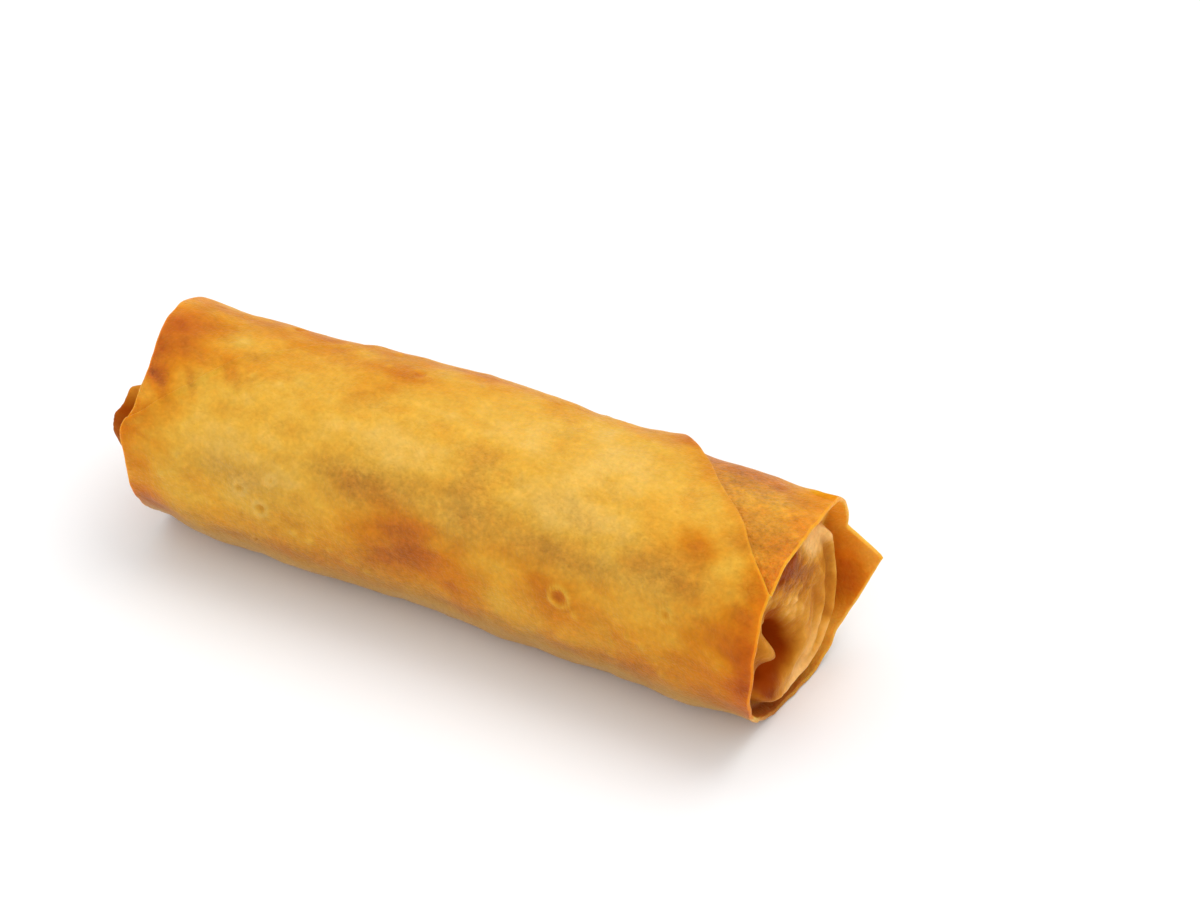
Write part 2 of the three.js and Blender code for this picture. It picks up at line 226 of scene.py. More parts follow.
def flapEdge(x):  # the angle of the free edge
    left = flap["leftAngle"] + flap["leftTurn"] * (x + roll["halfLength"])
    right = flap["rightAngle"] + flap["rightTurn"] * (roll["halfLength"] - x)
    k = flap["pointRound"]
    edge = -k * np.log(np.exp(-left / k) + np.exp(-right / k))
    height, perMm = flap["wave"]
    uneven = height * np.sin(x * perMm)
    for i, (size, height) in enumerate(flap["ragged"]):
        uneven = uneven + height * wander(x, size, seeds["cutEdge"] + i)
    return edge + uneven * rise(roll["halfLength"] - np.abs(x), 0, flap["unevenFades"])


def flapStep(x):
    return lerp(sheet["fused"], sheet["thickness"], rise(x, -roll["halfLength"], 0))


def flapCurl(x):
    return sum(lift * bell(x - at, spread) for at, spread, lift in flap["curl"])


def turnRadius(x, angle):
    a = np.radians(angle)
    n = roll["squareness"]
    across, upright = np.abs(np.cos(a)) ** n, np.abs(np.sin(a)) ** n
    t = (x + roll["halfLength"]) / (2 * roll["halfLength"])
    radius = lerp(roll["leftRadius"], roll["rightRadius"], t) / (across + upright) ** (1 / n)
    radius = radius + bellsOver(roll["swells"], x, angle)
    height, along, waves = roll["standingRipple"]
    startX, startRound = roll["ripplePhase"]
    radius = radius + height * np.sin(x * along + startX) * np.sin(a * waves + startRound)
    height, along, waves = roll["slantingRipple"]
    return radius + height * np.sin(x * along + a * waves)


def pressed(radius, angle):  # keeps the skin from going below the table
    facesDown = 0.2  # sine of the angle from which the table can reach it
    down = -np.sin(np.radians(angle))
    level = roll["axisHeight"] / np.maximum(down, facesDown)
    return np.where(down > facesDown, np.minimum(radius, level), radius)


def rimReach(end, angle):
    reach = bellsRound(end["rimWaves"], angle)
    onRim = onCylinder(end["side"] * 50, angle)  # the two rims lie far apart in the noise
    for i, (size, height) in enumerate(roll["rimUneven"]):
        reach = reach + height * hashNoise(onRim, size, seeds["rim"] + i)
    return reach


def earShape(end, angle):
    away = turnFrom(angle, end["ear"]["angle"])
    spread = np.where(away < 0, end["ear"]["before"], end["ear"]["after"])
    return np.clip(1 - np.abs(away) / spread, 0, 1) ** roll["earPoint"]


def patches(rows, y, z):  # sum of flat-topped bells: y, z, width, width across, turn, height
    total = 0 * y
    for atY, atZ, wide, wideAcross, turn, height in rows:
        c, s = math.cos(math.radians(turn)), math.sin(math.radians(turn))
        along = ((y - atY) * c + (z - atZ) * s) / wide
        over = (-(y - atY) * s + (z - atZ) * c) / wideAcross
        total = total + height * np.exp(-((along * along + over * over) ** roll["foldSquareness"]))
    return total


def foldReach(end, y, z):
    return roll["halfLength"] - end["faceRecess"] + patches(end["folds"], y, z)


def lapReach(end, y, z):
    total = 0 * y
    for atY, atZ, fromAngle, toAngle, fromRadius, toRadius, widthOut, widthIn, height in end["laps"]:
        t = (np.degrees(np.arctan2(z - atZ, atY - y)) - fromAngle) % 360 / (toAngle - fromAngle)
        away = np.hypot(y - atY, z - atZ) - lerp(fromRadius, toRadius, t)
        ridge = bell(away, np.where(away > 0, widthOut, widthIn))
        total = total + height * smooth(t / roll["lapFades"]) * smooth((1 - t) / roll["lapFades"]) * ridge
    return total


def place(side, reach, angle, radius):
    a = np.radians(angle)
    y = roll["bow"] * (0.5 - (reach / roll["halfLength"]) ** 2) - radius * np.cos(a)
    z = roll["axisHeight"] + radius * np.sin(a)
    return np.stack([side * reach, y, np.maximum(z, 0)], -1)


def columnTable():  # mm back from the cut edge, share of the step, share of a turn
    turnStart = grid["evenFrom"] / (2 * math.pi * roll["rightRadius"])
    rows = [(shift, raised, 0) for shift, raised in grid["cutEdge"]]
    for i in range(grid["columns"]):
        rows.append((0, 1, lerp(turnStart, 1, i / grid["columns"])))
    rows.append((grid["tuckUnder"], 1, 1))
    return np.array(rows).T


shift, raised, turned = columnTable()
columnCount = len(shift)
behindEdge = shift + turned * 2 * math.pi * roll["rightRadius"]  # mm


def columnAngle(x, evened):  # evened 0 follows the cut edge, 1 spreads the columns evenly
    edge = flapEdge(np.asarray(x, float))
    tucked = np.clip(1 - 2 * evened, 0, 1)  # gone by the lip's inner side, so no column doubles back there
    follows = edge - 360 * turned - np.degrees(shift / roll["rightRadius"]) * tucked
    even = edge - 360 * np.arange(columnCount) / columnCount
    return lerp(follows, even, evened)


def columnRadius(x, angle):
    lift = flapStep(x) + flapCurl(x) * bell(behindEdge, flap["curlBack"])
    return pressed(turnRadius(x, angle) + lift * np.where(turned < 1, (1 - turned) * raised, 0), angle)


def endRings(end):  # from the middle of the folded face out to the rim
    rings = []
    rimX = end["side"] * roll["halfLength"]
    lipRadius = sheet["thickness"] / 2
    ear = end["ear"]
    halfEvened = 0.5  # the columns even out half on the lip and half on the wall

    def grooveReach(angle):
        filled = bellsRound(end["grooveFilled"], angle)
        return roll["halfLength"] + rimReach(end, angle) - end["grooveDepth"] * (1 - filled)

    def edgeReach(angle):
        return roll["halfLength"] + rimReach(end, angle) + ear["reach"] * earShape(end, angle) - lipRadius

    def padRadius(angle):
        groove = end["grooveWidth"] + bellsRound(end["grooveWider"], angle)
        return pressed(turnRadius(rimX, angle), angle) - sheet["hem"] - groove

    for k in range(1, grid["face"] + 1):
        angle = columnAngle(rimX, 1)
        pad = padRadius(angle)
        radius = pad * math.sin(k / grid["face"] * math.pi / 2)
        rounding = 1 - np.clip((pad - radius) / end["edgeRound"], 0, 1)
        y, z = -radius * np.cos(np.radians(angle)), radius * np.sin(np.radians(angle))
        reach = lerp(grooveReach(angle), foldReach(end, y, z), np.sqrt(1 - rounding ** 2))
        reach = reach + lapReach(end, y, z) * smooth((pad - radius) / roll["lapEdge"])
        rings.append(place(end["side"], reach, angle, radius))
    for k in range(grid["wall"] + 1):
        t = k / grid["wall"]
        angle = columnAngle(rimX, lerp(1, halfEvened, t))
        thick = lerp(sheet["hem"], sheet["thickness"], t)
        radius = columnRadius(rimX, angle) - thick + ear["flare"] * earShape(end, angle) * t
        rings.append(place(end["side"], lerp(grooveReach(angle), edgeReach(angle), t), angle, radius))
    for k in range(1, grid["lip"] + 1):
        t = k / (grid["lip"] + 1)
        angle = columnAngle(rimX, halfEvened * (1 - t))
        outer = columnRadius(rimX, angle) + ear["flare"] * earShape(end, angle)
        radius = outer - lipRadius * (1 + math.cos(math.pi * t))
        rings.append(place(end["side"], edgeReach(angle) + lipRadius * math.sin(math.pi * t), angle, radius))
    return rings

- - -

__Do this__
Beginning at the first line above, repeat exactly until the line containing "return edge +", which is included.

__Output for this task__
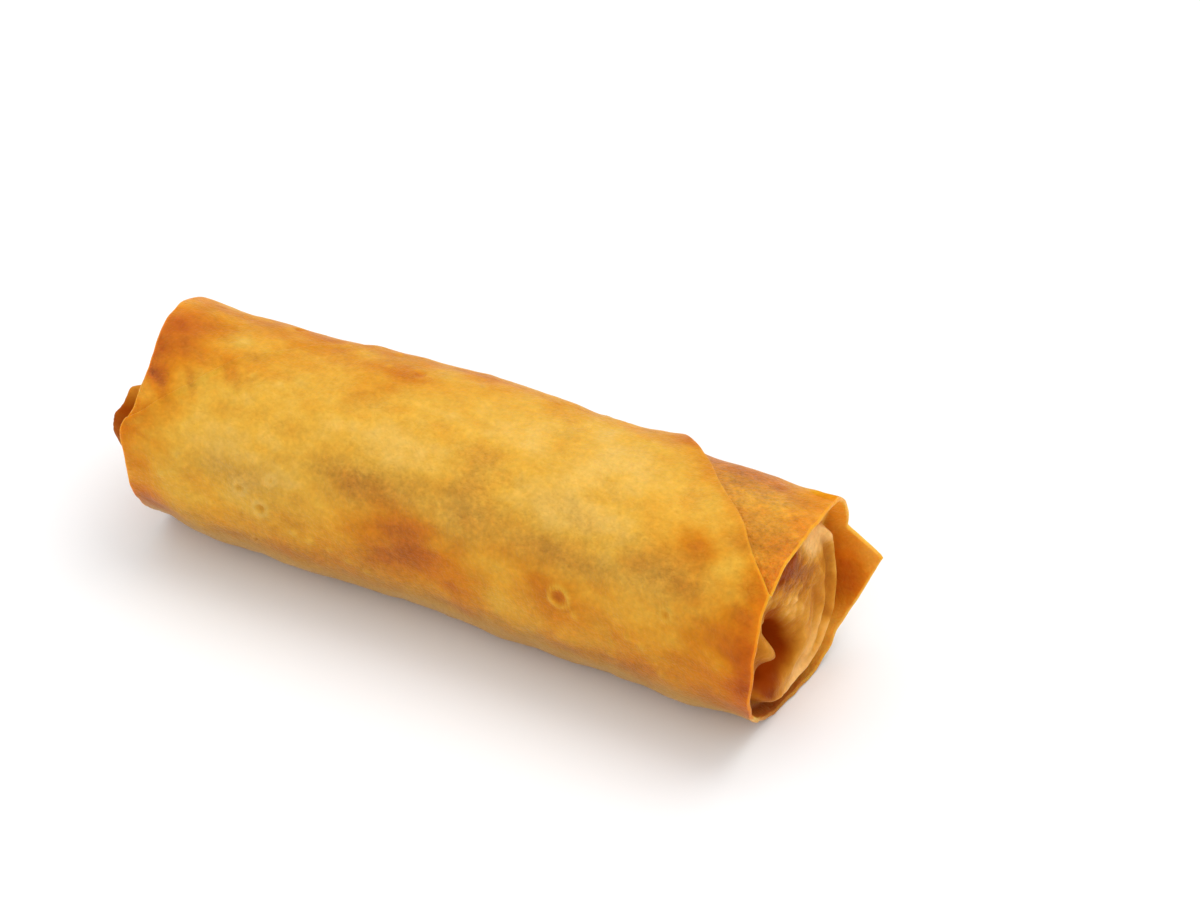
Write part 2 of the three.js and Blender code for this picture. It picks up at line 226 of scene.py. More parts follow.
def flapEdge(x):  # the angle of the free edge
    left = flap["leftAngle"] + flap["leftTurn"] * (x + roll["halfLength"])
    right = flap["rightAngle"] + flap["rightTurn"] * (roll["halfLength"] - x)
    k = flap["pointRound"]
    edge = -k * np.log(np.exp(-left / k) + np.exp(-right / k))
    height, perMm = flap["wave"]
    uneven = height * np.sin(x * perMm)
    for i, (size, height) in enumerate(flap["ragged"]):
        uneven = uneven + height * wander(x, size, seeds["cutEdge"] + i)
    return edge + uneven * rise(roll["halfLength"] - np.abs(x), 0, flap["unevenFades"])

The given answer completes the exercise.